ULRICH SCHULTE ÜBER DAS WAHLPROGRAMM DER UNION : Merkels Wohlfühloffensive
Das Wahlprogramm, mit dem Angela Merkel wieder Kanzlerin werden will, hat 127 Seiten, doch im Grunde geht es um ein einziges Versprechen: Alles bleibt, wie es ist. Damit bedient Merkel in einer Zeit, in der die Eurokrise nur vermeintlich eingeschlafen ist, eine sehr deutsche Befindlichkeit. Hierzulande ist vielen Menschen allzu viel Veränderung suspekt. Schließlich stehen wir ökonomisch gut da, während Nachbarstaaten mit dem Bankrott kämpfen.

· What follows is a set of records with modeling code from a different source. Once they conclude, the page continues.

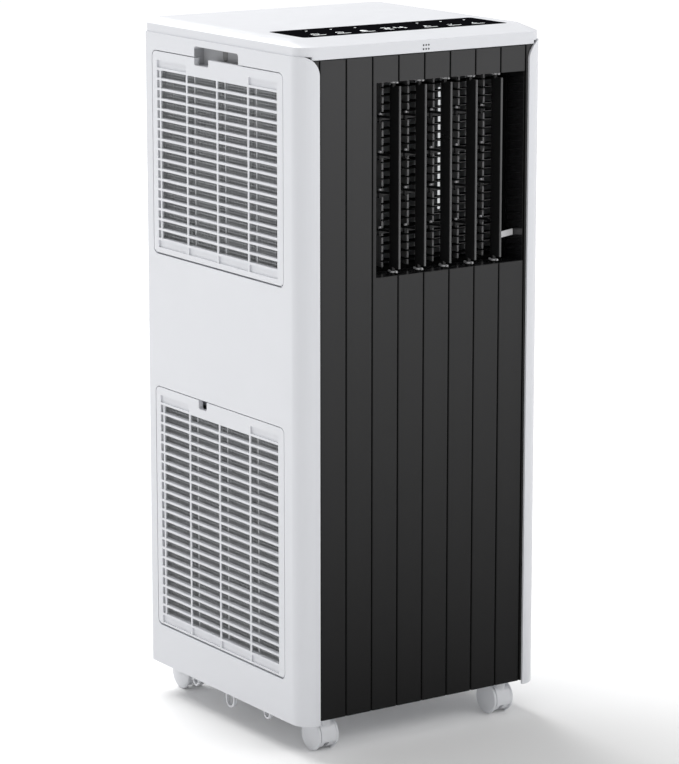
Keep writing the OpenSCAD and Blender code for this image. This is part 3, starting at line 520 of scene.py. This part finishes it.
def outlet_pieces():
    """A pale strip in the blower's mouth, and a sloping bar in the last bay, both glowing as painted light.
    """
    # The strip glows: painted light
    glow_strip_lo = Vector((52, -89.6, 515)) * MM
    glow_strip_hi = Vector((53.8, -88, 634)) * MM
    bm = bmesh.new()
    add_box(bm, glow_strip_lo, glow_strip_hi)
    piece("mouth_glow_strip", bm, ICON_WHITE_AND_PAINTED_GLOW, "root", width=0.2 * MM)

    bar_lo = Vector((104, -122, 486)) * MM
    bar_hi = Vector((118.9, -120.5, 492)) * MM
    slope = 0.12
    bm = bmesh.new()
    add_box(bm, bar_lo, bar_hi)
    for vert in bm.verts:
        vert.co.z += (vert.co.x - bar_lo.x) * slope
    piece("last_bay_bar", bm, BAR_PAINTED_GLOW, "root", width=0.3 * MM)


# ---- Casing details ----

def microphone_holes():
    """Dark mesh behind the six small holes in the band of the top cover."""
    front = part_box("top_cover")[0].y - 0.1 * MM
    across, apart, band_z = 3 * MM, 1.875 * MM, 681.6 * MM
    radius, depth = 0.9 * MM, 0.4 * MM
    bm = bmesh.new()
    for column in (-1, 0, 1):
        for level in (-1, 1):
            place = (column * across, front, band_z + level * apart)
            add_lathe(bm, [(0, radius), (depth, radius)], place, (0, 1, 0), 16)
    piece("microphone_mesh", bm, MATERIALS["inner_black"], "root")


def groove_shadows():
    """Black strips deep in the grooves between the planks: painted shade."""
    lo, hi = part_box("front_panel")
    opening_lo, opening_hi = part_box("outlet_grille")
    pitch, half, inset = 29.89 * MM, 0.62 * MM, 0.3 * MM
    front, back = lo.y + 0.35 * MM, lo.y + 1.6 * MM
    bm = bmesh.new()
    for k in range(-4, 5):
        x = k * pitch
        spans = [(lo.z, hi.z)]
        if opening_lo.x < x < opening_hi.x:
            spans = [(lo.z, opening_lo.z), (opening_hi.z, hi.z)]
        for start, end in spans:
            add_box(bm, (x - half, front, start + inset), (x + half, back, end - inset))
    piece("groove_shadows", bm, PAINTED_SHADE_BLACK, "root")


def recess_painted_shade():
    """Painted shade inside the finger recess: grey sheets on its walls, and the keyhole of the cover's lock
    as a darker grey shape. The recess is shallow above the cover's top edge, and deeper behind it."""
    y0, y1, z0, z1 = -32.3 * MM, 47.4 * MM, 655.2 * MM, 673.4 * MM
    front, middle, back = -141.7 * MM, -136.3 * MM, -131.1 * MM
    thin, corner, cover_top, lip_end = 0.2 * MM, 2.5 * MM, 663.6 * MM, 19.5 * MM
    bm = bmesh.new()
    add_box(bm, (back - thin, y0, z0), (back, y1, z1))
    add_box(bm, (front, y0 + corner, z1 - thin), (back, y1 - corner, z1))
    for y in (y0, y1 - thin):
        add_box(bm, (middle, y, z0), (back, y + thin, z1 - corner))
        add_box(bm, (front, y, cover_top), (middle, y + thin, z1 - corner))
    add_box(bm, (middle, y0, z0), (back, lip_end, z0 + thin))
    piece("recess_painted_shade", bm, RECESS_SHADE_GREY, "root")

    # The keyhole's darker grey is painted shade where the slot is
    key_y, key_z, key_top, radius, steps = 7 * MM, 666 * MM, 673 * MM, 4.5 * MM, 16
    keyhole = [(key_y + radius * math.cos(a), key_z + radius * math.sin(a))
               for a in (math.pi * (1 + k / steps) for k in range(steps + 1))]
    keyhole += [(key_y + radius, key_top), (key_y - radius, key_top)]
    bm = bmesh.new()
    outer, inner = [[bm.verts.new((x, y, z)) for y, z in keyhole] for x in (back - 2 * thin, back - thin)]
    bm.faces.new(outer)
    bm.faces.new(inner[::-1])
    for k in range(len(keyhole)):
        n = (k + 1) % len(keyhole)
        bm.faces.new((outer[k], inner[k], inner[n], outer[n]))
    piece("recess_keyhole_shade", bm, GREY_PAINTED_LIGHT_AND_SHADE, "root")


# ---- Touch controls ----

def ring_outline(cx, cy, r_out, r_in, a0=0.0, a1=360.0, steps=24):
    """The outline of an open ring, from angle a0 to a1 in degrees."""
    angles = [math.radians(a0 + (a1 - a0) * k / steps) for k in range(steps + 1)]
    outer = [(cx + r_out * math.cos(a), cy + r_out * math.sin(a)) for a in angles]
    inner = [(cx + r_in * math.cos(a), cy + r_in * math.sin(a)) for a in reversed(angles)]
    return outer + inner


def bar_outline(cx, cy, length, width, angle=0.0):
    """A straight bar, turned by an angle in degrees."""
    a = math.radians(angle)
    corners = ((-1, -1), (1, -1), (1, 1), (-1, 1))
    half = [(sx * length / 2, sy * width / 2) for sx, sy in corners]
    return [(cx + x * math.cos(a) - y * math.sin(a), cy + x * math.sin(a) + y * math.cos(a)) for x, y in half]


def power_symbol(cx, cy, r):
    """An open ring with an upright bar in its gap."""
    return [ring_outline(cx, cy, r, r * 0.76, 120, 420), bar_outline(cx, cy + r * 0.7, r * 0.9, r * 0.24, 90)]


def fan_symbol(cx, cy, r):
    """Three slanted blades round a hub."""
    blades = [bar_outline(cx + r * 0.6 * math.cos(math.radians(a)), cy + r * 0.6 * math.sin(math.radians(a)),
                          r * 0.85, r * 0.42, a + 25) for a in (90, 210, 330)]
    return blades + [ring_outline(cx, cy, r * 0.2, r * 0.02)]


def clock_symbol(cx, cy, r):
    """A ring with two hands."""
    return [ring_outline(cx, cy, r, r * 0.8), bar_outline(cx, cy + r * 0.3, r * 0.6, r * 0.16, 90),
            bar_outline(cx + r * 0.22, cy, r * 0.45, r * 0.16)]


def moon_symbol(cx, cy, r):
    """A crescent."""
    steps = 16
    outer = [(cx + r * math.cos(a), cy + r * math.sin(a))
             for a in (math.radians(50 + 260 * k / steps) for k in range(steps + 1))]
    inner = [(cx + r * 0.45 + r * 0.8 * math.cos(a), cy + r * 0.8 * math.sin(a))
             for a in (math.radians(285 - 210 * k / steps) for k in range(steps + 1))]
    return [outer + inner]


def arrow_symbol(cx, cy, r, way):
    """An arrow head that points up where way is 1, and down where it is -1."""
    return [bar_outline(cx - r * 0.33, cy, r * 1.1, r * 0.22, 50 * way),
            bar_outline(cx + r * 0.33, cy, r * 1.1, r * 0.22, -50 * way)]


def digit_outlines(cx, cy, height, segments):
    """One seven-segment digit. The segments are named a to g, as on any such display."""
    width = height * 0.55
    thick = height * 0.12
    half = height / 2
    places = {
        "a": (cx, cy + half, 0), "g": (cx, cy, 0), "d": (cx, cy - half, 0),
        "b": (cx + width / 2, cy + half / 2, 90), "c": (cx + width / 2, cy - half / 2, 90),
        "e": (cx - width / 2, cy - half / 2, 90), "f": (cx - width / 2, cy + half / 2, 90)}
    return [bar_outline(*places[s][:2], (width if places[s][2] == 0 else half) - thick, thick, places[s][2])
            for s in segments]


def control_marks():
    """Generic touch symbols, lamps and a two-digit display on the glass."""
    lo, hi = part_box("control_glass")
    centre = (lo.x + hi.x) / 2
    key_y = lo.y + 0.34 * (hi.y - lo.y)
    lamp_y = lo.y + 0.76 * (hi.y - lo.y)
    pitch, gap, r, ink = 28 * MM, 0.3, 4.2 * MM, 0.05 * MM
    symbols = {-3: power_symbol, -2: clock_symbol, -1: moon_symbol, 1: fan_symbol,
               2: lambda x, y, s: arrow_symbol(x, y, s, -1), 3: lambda x, y, s: arrow_symbol(x, y, s, 1)}
    outlines = []
    for k, symbol in symbols.items():
        x = centre + (k + (gap if k > 0 else -gap)) * pitch
        outlines += symbol(x, key_y, r)
        outlines.append(bar_outline(x, key_y - 1.9 * r, 3.6 * r, 0.35 * r))
        outlines.append(ring_outline(x + 1.8 * r, lamp_y, 0.3 * r, 0.02 * r, steps=10))
    digit_x, digit_y, digit_h = 7.5 * MM, key_y + 3 * MM, 14 * MM
    for x, segments in ((centre - digit_x, "abged"), (centre + digit_x, "fgbc")):
        outlines += digit_outlines(x, digit_y, digit_h, segments)
    bm = bmesh.new()
    for outline in outlines:
        add_prism(bm, outline, hi.z, hi.z + ink)
    piece("control_marks", bm, ICON_WHITE_AND_PAINTED_GLOW, "root")


# ---- Stage ----

def soft_light(name, place, target, size, power):
    """A rectangular light that faces a target."""
    light = bpy.data.lights.new(name, "AREA")
    light.shape = "RECTANGLE"
    light.size, light.size_y = size
    light.energy = power
    obj = bpy.data.objects.new(name, light)
    bpy.context.scene.collection.objects.link(obj)
    obj.location = place
    obj.rotation_euler = (Vector(place) - Vector(target)).to_track_quat("Z", "Y").to_euler()


def studio():
    """A pale floor, a white surround and three soft lights, the largest of them behind."""
    white = (1, 1, 1, 1)
    world = bpy.data.worlds.new("studio")
    bpy.context.scene.world = world
    world.use_nodes = True
    world.node_tree.nodes["Background"].inputs["Color"].default_value = white
    world.node_tree.nodes["Background"].inputs["Strength"].default_value = 0.5

    bpy.ops.mesh.primitive_plane_add(size=60)
    floor = bpy.context.object
    floor.name = "studio_floor"
    n = Nodes("studio_floor")
    mottle = n.spread(n.noise(3, 2), 0, 1)
    n.link(n.blend(mottle, (0.88, 0.88, 0.88), (0.9, 0.9, 0.9)), n.shader.inputs["Base Color"])
    away = n.add("ShaderNodeVectorMath", operation="LENGTH")
    n.link(n.place, away.inputs[0])
    near, far, dim, bright = 0.6, 3.0, 0.03, 0.6
    glow = n.ramp(away.outputs["Value"], near, far, dim, bright)
    n.link(glow, n.shader.inputs["Emission Strength"])
    n.set(Roughness=0.9, Specular_IOR_Level=0.1, Emission_Color=white)
    floor.data.materials.append(n.material)

    soft_light("sky_panel", (-0.3, 2.4, 3.2), (0, 0, 0), (3.0, 2.0), 150)
    soft_light("key", (-2.8, -0.8, 1.6), (0, 0, 0.35), (2.0, 1.6), 6)
    soft_light("front_card", (0.9, -1.7, 1.5), (0, -0.14, 0.6), (1.2, 0.8), 12)


def camera():
    """The viewpoint: to the left of the front, a little above the top."""
    azimuth, elevation = math.radians(-33.88), math.radians(12.17)
    back = Vector((math.sin(azimuth) * math.cos(elevation), -math.cos(azimuth) * math.cos(elevation),
                   math.sin(elevation)))
    data = bpy.data.cameras.new("camera")
    data.lens = 157.6
    data.sensor_width = 36
    data.clip_end = 200
    obj = bpy.data.objects.new("camera", data)
    bpy.context.scene.collection.objects.link(obj)
    obj.location = (-1.8292, -2.7181, 1.0387)
    obj.rotation_euler = back.to_track_quat("Z", "Y").to_euler()
    bpy.context.scene.camera = obj


bpy.context.scene.view_settings.view_transform = "Standard"
camera()
studio()
paint_nodes()
filter_pieces("upper_air_filter", "upper_cover")
filter_pieces("lower_air_filter", "lower_cover")
coil_pieces("evaporator_coil")
coil_pieces("condenser_coil")
for vane_number in VANES:
    vane_pieces(vane_number)
grille_pieces()
outlet_pieces()
microphone_holes()
groove_shadows()
recess_painted_shade()
control_marks()
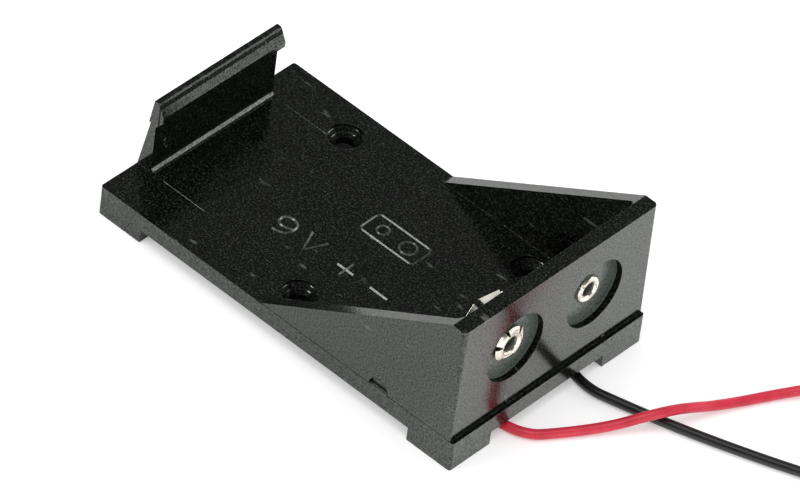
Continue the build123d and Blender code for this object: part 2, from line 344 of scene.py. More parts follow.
# Patterns, as the size of their blots, their detail and their stretch
EVEN = (1, 1, 1)
GRAIN = (0.22, 1.5, EVEN)
CLOUD = (6, 3, EVEN)
SCUFF = (1.2, 2, (0.35, 1, 1))
RUB = (0.5, 2, EVEN)
SLEEVE_CLOUD = (2.2, 3, EVEN)
SLEEVE_FINE = (0.28, 2, EVEN)
METAL_LINE = 0.12
METAL_DETAIL = 3

# The part of a pattern's values over which a finish changes
PATTERN_MIDDLE = (0.3, 0.7)
SPECK_RANGE = (0.53, 0.8)
PAINTED_LIGHT_SPECK_RANGE = (0.35, 0.7)
SCUFF_RANGE = (0.7, 0.76)
RUB_RANGE = (0.38, 0.6)
SLEEVE_RANGE = (0.35, 0.7)
METAL_RANGE = (0.4, 0.75)

# Finishes: roughness, gloss, and the depth of the grain
PLASTIC_IOR = 1.7
GRAIN_DEPTH = 0.007
GRAIN_SHINE = (0.16, 0.84)
CLOUD_POLISH = (0.1, 0.16)
GRAIN_POLISH = (-0.03, 0.03)
WORN_POLISH = (0.14, 0.26)
SLEEVE_IOR = 1.52
SLEEVE_DEPTH = 0.006
SLEEVE_CLOUD_POLISH = (0.3, 0.4)
SLEEVE_FINE_POLISH = (-0.04, 0.04)
METAL_BLOT_ROUGHER = 0.12
SOFT_EDGE = 0.05
SOFT_EDGE_SAMPLES = 6

# Metals: colour, roughness, the size of their dull blots, and their drawn lines
NICKEL_PLATE = {
    "bright": (0.86, 0.84, 0.76),
    "dull": (0.66, 0.65, 0.54),
    "roughness": 0.16,
    "blots": 1.6,
    "line_depth": 0.002,
    "line_stretch": EVEN,
}
TAG_PLATE = {**NICKEL_PLATE, "roughness": 0.22, "blots": 2.5, "line_stretch": (4, 4, 0.3)}
SOLDER = {
    "bright": (0.62, 0.61, 0.58),
    "dull": (0.42, 0.41, 0.39),
    "roughness": 0.2,
    "blots": 0.8,
    "line_depth": 0.004,
    "line_stretch": EVEN,
}
TINNED_COPPER = {**SOLDER, "roughness": 0.28, "blots": 0.5, "line_depth": 0.003}
# The rivets' bores: the nickel painted darker, as painted shade in the hollows
RIVET_BORE_SHADE = {
    "bright": (0.3, 0.29, 0.26),
    "dull": (0.12, 0.135, 0.12),
    "roughness": 0.45,
    "blots": 0.4,
    "line_depth": 0.003,
    "line_stretch": EVEN,
}


def new_material(name):
    """A node material, with its node tree and its principled shader."""
    material = bpy.data.materials.new(name)
    material.use_nodes = True
    tree = material.node_tree
    return material, tree, tree.nodes["Principled BSDF"]


def set_inputs(shader, **values):
    """Sets the shader's own sockets, with underscores for the spaces in their names."""
    for name, value in values.items():
        shader.inputs[name.replace("_", " ")].default_value = value


def link_inputs(tree, shader, **sources):
    """Links patterns to the shader's sockets, with underscores for the spaces in their names."""
    for name, source in sources.items():
        tree.links.new(source, shader.inputs[name.replace("_", " ")])


def coordinates(tree, stretch=EVEN):
    """The piece's own coordinates, in metres, stretched along its axes."""
    place = tree.nodes.new("ShaderNodeTexCoord")
    mapping = tree.nodes.new("ShaderNodeMapping")
    mapping.inputs["Scale"].default_value = stretch
    tree.links.new(place.outputs["Object"], mapping.inputs["Vector"])
    return mapping.outputs["Vector"]


def axes(tree, vector):
    """A vector's x, y and z, each a socket."""
    split = tree.nodes.new("ShaderNodeSeparateXYZ")
    tree.links.new(vector, split.inputs["Vector"])
    return split.outputs


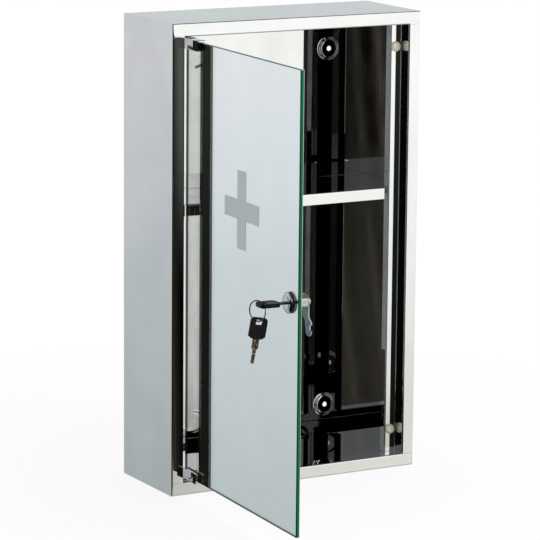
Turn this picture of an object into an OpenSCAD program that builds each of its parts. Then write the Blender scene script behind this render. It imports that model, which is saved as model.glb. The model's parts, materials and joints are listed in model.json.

Merkel verspricht also Sicherheit. Dazu passt, dass sich vieles in dem Programm, etwa die Angleichung der Mütterrenten, wie eine herzliche Einladung an die SPD liest, während die FDP kein einziges Mal erwähnt wird. Kein Bündnis steht so sehr für Zuverlässigkeit wie die große Koalition.
Aber seriös oder gar ehrlich ist Merkels Wohlfühloffensive nicht. Die Kanzlerin täuscht nur vor, sich um alle zu kümmern. Arme etwa interessieren sie nicht. Niedrigverdiener und Hartz-IV-Empfänger kommen nicht in den Genuss der Wohltaten, weil sie von Steuersenkungen und Transfers wie einem höheren Kindergeld nicht profitieren.
Merkel kalkuliert kühl wie immer, indem sie gezielt die Mittelschicht und CDU-affine Milieus adressiert. Sie beschenkt mit Milliarden Gruppen, die sie wählen sollen, obwohl die das Geld nicht brauchen. Und sie nimmt so dem Staat Möglichkeiten, in bessere Kitas oder Schulen zu investieren.
Auch gegenüber der eigenen Klientel ist Merkel unehrlich. Ihre Wohltaten für die Mitte kosten Milliarden, aber die Kanzlerin sagt nicht, woher das Geld kommen soll. Stattdessen flüchtet sie sich in Phrasen, um zu verschleiern, dass sie ihre Versprechen nur in Minischritten umsetzen wird – wenn überhaupt. Aber solche Widersprüche interessieren die Union nicht. Sie setzt sowieso allein auf die Beliebtheit der großen Verwalterin.